Rather, it is up to unionists to carry the weight of showing that Northern Ireland can work.
‘Proof of concept’ they call it in engineering projects.
In credit to Doug, he does now seem to be toughening-up his line on the DUP and their Stormont boycott.
“I am tired of the speculation about the DUP restoring the institutions,” he said recently, in response to growing speculation that Stormont might be back up and running by Christmas.
He also pointed out that the Secretary of State, Chris Heaton-Harris, as well as Labour’s Hilary Benn, have made it crystal clear that the Windsor Framework is staying.
“The DUP’s boycott of Stormont hasn’t made one iota of difference to the framework,” he chided.
In contrast, a spokesman for Jim Allister’s hardline Traditional Unionist Voice party said it “expects” the DUP to hold its nerve.

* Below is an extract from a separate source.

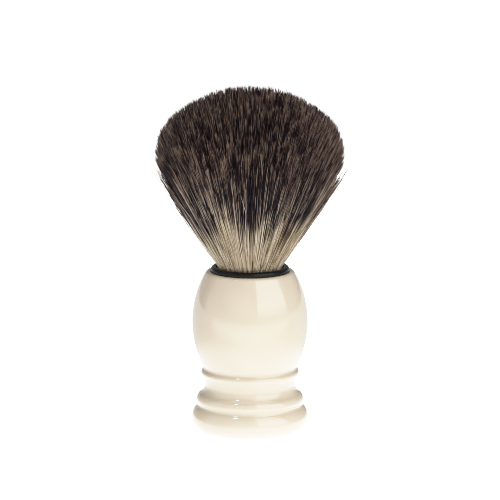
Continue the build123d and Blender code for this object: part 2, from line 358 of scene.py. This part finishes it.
def dress_cad_nodes():
    """The CAD nodes keep their shapes and get their finished materials."""
    resin = cream_resin()
    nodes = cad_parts
    for name in ("handle_shell", "handle_foot", "base_disc"):
        set_material(nodes[name], resin)
    set_material(nodes["knot_collar"], collar_black())
    set_material(
        nodes["ballast_weight"],
        plain_part("turned_steel", (0.42, 0.42, 0.43), (0.55, 0.55, 0.56), 900, (0.28, 0.42), metallic=1.0),
    )
    set_material(
        nodes["glue_plug"],
        plain_part("amber_epoxy", (0.42, 0.27, 0.10), (0.52, 0.36, 0.16), 500, (0.12, 0.25)),
    )
    set_material(
        nodes["binding_thread"],
        plain_part(
            "waxed_cotton", (0.50, 0.46, 0.38), (0.70, 0.66, 0.57), 5200, (0.6, 0.8), depth=0.05 * MM
        ),
    )
    set_material(
        nodes["socket_adhesive"],
        plain_part("white_adhesive", (0.66, 0.65, 0.62), (0.76, 0.75, 0.72), 700, (0.35, 0.5)),
    )


# ---------------------------------------------------------------- hair


def disc_points(rng, count, scatter):
    """Points all over a disc of radius one, from its middle outwards, each moved a little by chance."""
    i = np.arange(count)
    radius = ((i + 0.5) / count) ** DISC_POWER
    even = np.stack([radius * np.cos(i * GOLDEN_ANGLE), radius * np.sin(i * GOLDEN_ANGLE)], 1)
    return even + rng.normal(0, scatter, (count, 2))


def dome_height(slope):
    """The height at which hair that leaves the fan's apex at this slope meets the dome or its shoulder."""
    shoulder_x = BLOOM_R - SHOULDER_ROUND
    top = TOP_Z - SHOULDER_ROUND
    dome_z = (top**2 - shoulder_x**2 - BLOOM_Z**2) / (2 * (top - BLOOM_Z))
    dome_r = TOP_Z - dome_z

    def meet(centre_x, centre_z, radius):
        a = slope**2 + 1
        b = slope * centre_x + (centre_z - FAN_APEX_Z)
        c = centre_x**2 + (centre_z - FAN_APEX_Z) ** 2 - radius**2
        return FAN_APEX_Z + (b + np.sqrt(np.maximum(b * b - a * c, 0))) / a

    on_dome = meet(0, dome_z, dome_r)
    on_shoulder = meet(shoulder_x, BLOOM_Z, SHOULDER_ROUND)
    turn = dome_z + dome_r * (BLOOM_Z - dome_z) / math.hypot(shoulder_x, BLOOM_Z - dome_z)
    return np.where(on_dome > turn, on_dome, on_shoulder)


def nearest(points, centres, batch=2000):
    """For each point, the number of the nearest centre."""
    found = np.zeros(len(points), int)
    for start in range(0, len(points), batch):
        gap = points[start : start + batch, None, :] - centres[None, :, :]
        found[start : start + batch] = (gap**2).sum(2).argmin(1)
    return found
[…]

Rishi Sunak”s deal with the EU must be “rejected and replaced” with measures which “fully respect” Northern Ireland’s place in the UK.
“If that situation changes, they [the DUP] will answer to the electorate,” the TUV spokesman added ominously.
There is plainly little love lost among the unionist clan.
Doug Beattie’s troops are starting to realise that voters are sick and tired of the political paralysis and are growing more confident in attacking the DUP from a more moderate position.
The TUV, uncompromising as ever, are gunning for them from the hardline fringe.
A battle royal is shaping up as the DUP inches back towards the political centre and a deal to restore Stormont is thrashed out.
Accusations of betrayal and selling-out will rev-up in the next few weeks, as the unionists tear lumps out of each other.
Could the advocates of the Union be doing a worse job?